*Exercise*: Beginning with the first line below, please repeat the material exactly, ending with the line that includes "const crotchAt = 0.59;".

----------------

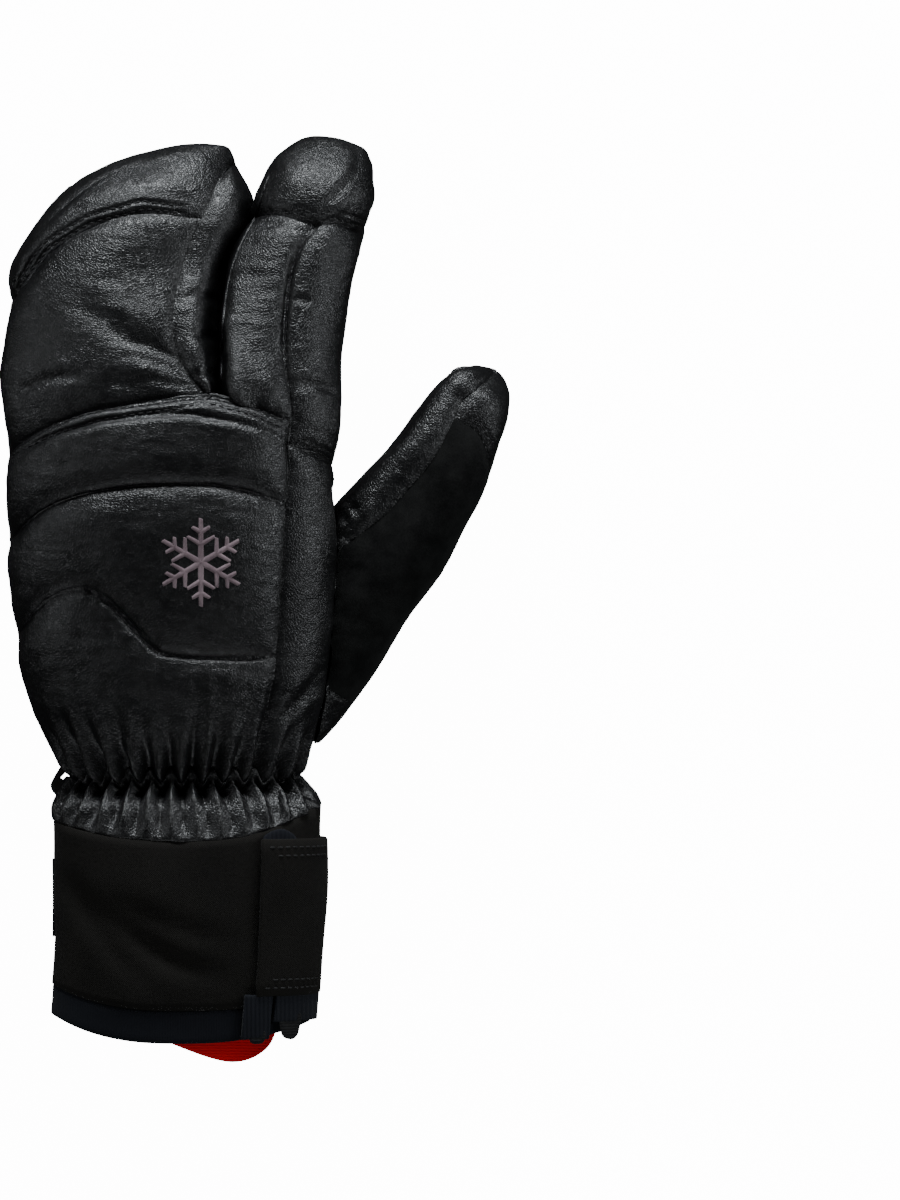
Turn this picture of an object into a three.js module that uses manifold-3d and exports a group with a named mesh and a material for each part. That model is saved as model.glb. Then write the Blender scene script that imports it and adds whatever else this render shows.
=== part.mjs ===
import * as THREE from 'three';
import { mergeVertices } from 'three/addons/utils/BufferGeometryUtils.js';
import Module from 'manifold-3d';

// A padded leather ski glove for the left hand with three compartments: thumb, index finger,
// and one shared by the other three fingers. It lies palm down, fingers towards +Y, thumb
// towards +X. Lengths are millimetres. While it is modelled, y = 0 is the line of the wrist
// elastic, x = 0 the middle of the palm and z = 0 the surface that it lies on.

// Driving sizes of the hand
const handLength = 200;
const handHeight = 64;
const palmWidth = 106;
const mittWidth = 67;
const indexWidth = 38.4;
const fingerLean = 17.3;
const fingerGap = 0.5;
const crotchAt = 0.59;

// Driving sizes of the thumb
const thumbLength = 106;
const thumbWidth = 42;
const thumbHeight = 41;
const thumbRootX = 40.5;
const thumbRootY = 41.6;
const thumbTurn = 35.4;

// Driving sizes of the wrist and the cuff
const gatherTop = 2.5;
const pleatCount = 30;
const pleatDepth = 1.5;
const waistDepth = 5;
const cuffWidth = 86;
const cuffHeight = 58;
const cuffShift = 5.4;
const sleeveLength = 84;

// Walls, gaps and the relief of the sewn panels
const leatherWall = 2.8;
const clothWall = 2.2;
const seamGap = 0.5;
const seamDepth = 0.9;
const panelPuff = 0.7;
const puffReach = 5;
const pieceGap = 0.3;
const hemInset = 0.4;
const strapEase = 0.2;

// Driving sizes of the strap, the patch, the loop and the other small pieces
const strapThickness = 2;
const patchThickness = 1.2;
const strapCorner = 7;
const labelLength = 24;
const labelThickness = 0.8;
const loopWidth = 7.6;
const loopThickness = 1.3;
const loopReach = 8;
const clipLength = 12.5;
const clipWidth = 8.5;
const clipDepth = 13.5;
const clipLift = 4;
const tapeThickness = 1.4;
const tabThickness = 1.6;
const longEnd = 13.5;
const shortEnd = 8.2;
const cuffLift = 2 * pieceGap + patchThickness + strapThickness + strapEase;

// Sections of the hand from the wrist to the root of the fingers. Along is a share of the
// hand length, left and right of the palm width, bottom and top of the hand height.
const palmRows = table(['along', 'left', 'right', 'bottom', 'top', 'square'], [
  [-0.02, -0.325, 0.400, 0.110, 0.840, 2.3],
  [0.022, -0.331, 0.403, 0.090, 0.865, 2.3],
  [0.050, -0.364, 0.421, 0.050, 0.900, 2.4],
  [0.090, -0.403, 0.442, 0.010, 0.930, 2.5],
  [0.137, -0.432, 0.463, -0.010, 0.955, 2.5],
  [0.192, -0.456, 0.480, -0.015, 0.970, 2.5],
  [0.255, -0.468, 0.489, -0.010, 0.985, 2.5],
  [0.334, -0.477, 0.492, 0.010, 0.995, 2.5],
  [0.413, -0.486, 0.486, 0.040, 1.000, 2.5],
  [0.460, -0.486, 0.484, 0.060, 1.000, 2.5],
  [0.507, -0.486, 0.488, 0.070, 0.985, 2.5],
  [0.554, -0.495, 0.498, 0.070, 0.965, 2.5],
  [0.591, -0.506, 0.504, 0.065, 0.940, 2.5],
]);

// The line between the two finger compartments, as a share of how far they lean over.
const leanRows = table(['along', 'lean'], [
  [0.580, 0.03],
  [0.683, 0.045],
  [0.740, 0.09],
  [0.797, 0.20],
  [0.836, 0.38],
  [0.866, 0.55],
  [0.893, 0.65],
  [0.917, 0.73],
  [0.945, 0.82],
  [0.967, 0.89],
  [1.000, 1.00],
]);

// Sections of the three finger compartment. Left is a share of its width in from the palm's
// side, recede a share that its other side stands back from the line between the compartments.
const mittRows = table(
  ['along', 'left', 'recede', 'bottom', 'top', 'crown', 'squareLeft', 'squareRight'], [
    [0.560, -0.004, 0.003, 0.070, 0.960, 0.79, 2.5, 5.0],
    [0.591, -0.012, 0.003, 0.065, 0.940, 0.78, 2.5, 5.0],
    [0.625, -0.017, 0.000, 0.055, 0.915, 0.70, 2.5, 4.4],
    [0.683, 0.002, 0.000, 0.035, 0.875, 0.60, 2.5, 3.6],
    [0.740, 0.021, 0.000, 0.015, 0.835, 0.55, 2.5, 3.0],
    [0.797, 0.040, 0.000, -0.005, 0.785, 0.52, 2.5, 2.7],
    [0.836, 0.106, 0.000, -0.015, 0.755, 0.52, 2.5, 2.5],
    [0.866, 0.167, 0.000, -0.015, 0.730, 0.53, 2.4, 2.4],
    [0.893, 0.223, 0.007, -0.005, 0.695, 0.54, 2.3, 2.3],
    [0.920, 0.312, 0.037, 0.015, 0.650, 0.56, 2.2, 2.2],
    [0.945, 0.411, 0.087, 0.060, 0.590, 0.58, 2.1, 2.1],
    [0.964, 0.555, 0.127, 0.115, 0.520, 0.60, 2.0, 2.0],
    [0.978, 0.690, 0.160, 0.180, 0.440, 0.60, 2.0, 2.0],
    [0.984, 0.800, 0.200, 0.235, 0.380, 0.60, 2.0, 2.0],
    [0.987, 0.936, 0.306, 0.305, 0.305, 0.60, 2.0, 2.0],
  ]);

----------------

*The output*:
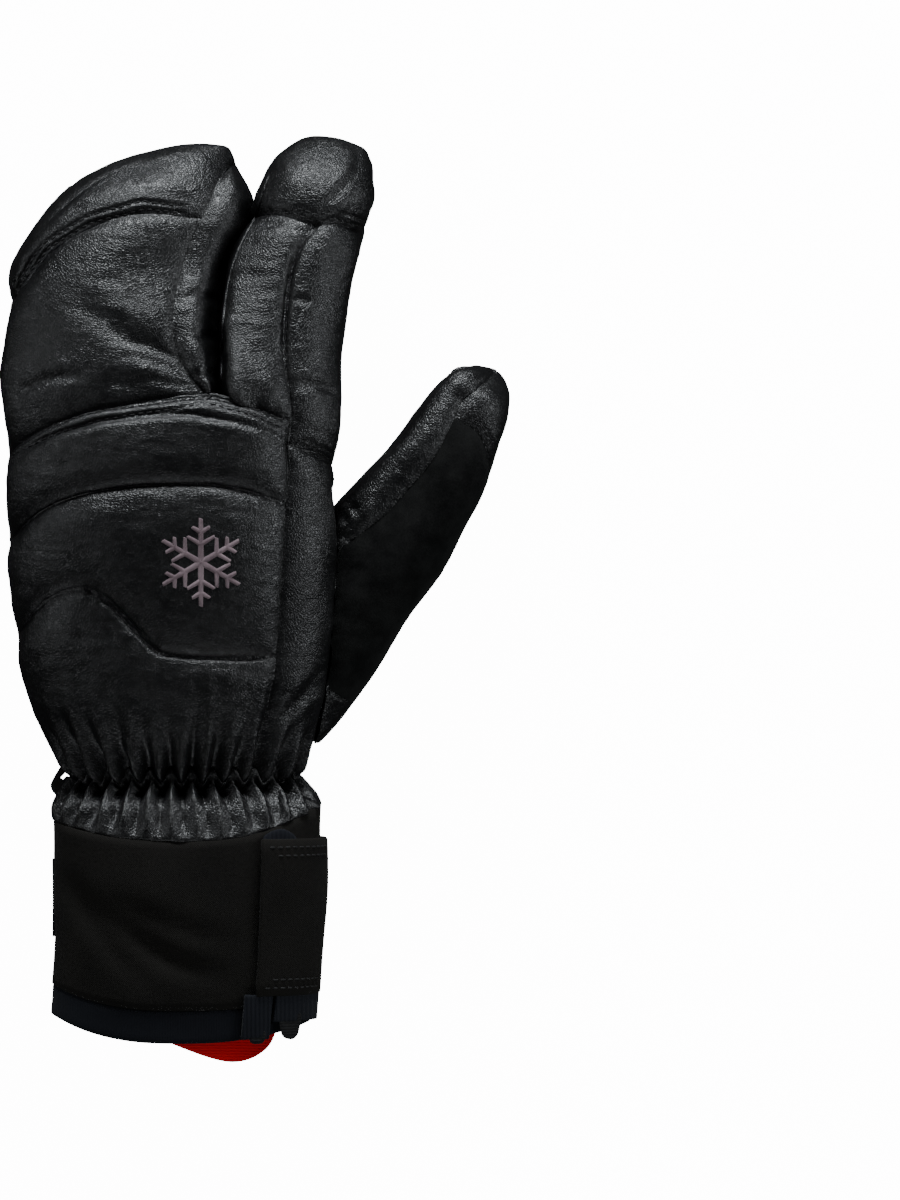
Turn this picture of an object into a three.js module that uses manifold-3d and exports a group with a named mesh and a material for each part. That model is saved as model.glb. Then write the Blender scene script that imports it and adds whatever else this render shows.
=== part.mjs ===
import * as THREE from 'three';
import { mergeVertices } from 'three/addons/utils/BufferGeometryUtils.js';
import Module from 'manifold-3d';

// A padded leather ski glove for the left hand with three compartments: thumb, index finger,
// and one shared by the other three fingers. It lies palm down, fingers towards +Y, thumb
// towards +X. Lengths are millimetres. While it is modelled, y = 0 is the line of the wrist
// elastic, x = 0 the middle of the palm and z = 0 the surface that it lies on.

// Driving sizes of the hand
const handLength = 200;
const handHeight = 64;
const palmWidth = 106;
const mittWidth = 67;
const indexWidth = 38.4;
const fingerLean = 17.3;
const fingerGap = 0.5;
const crotchAt = 0.59;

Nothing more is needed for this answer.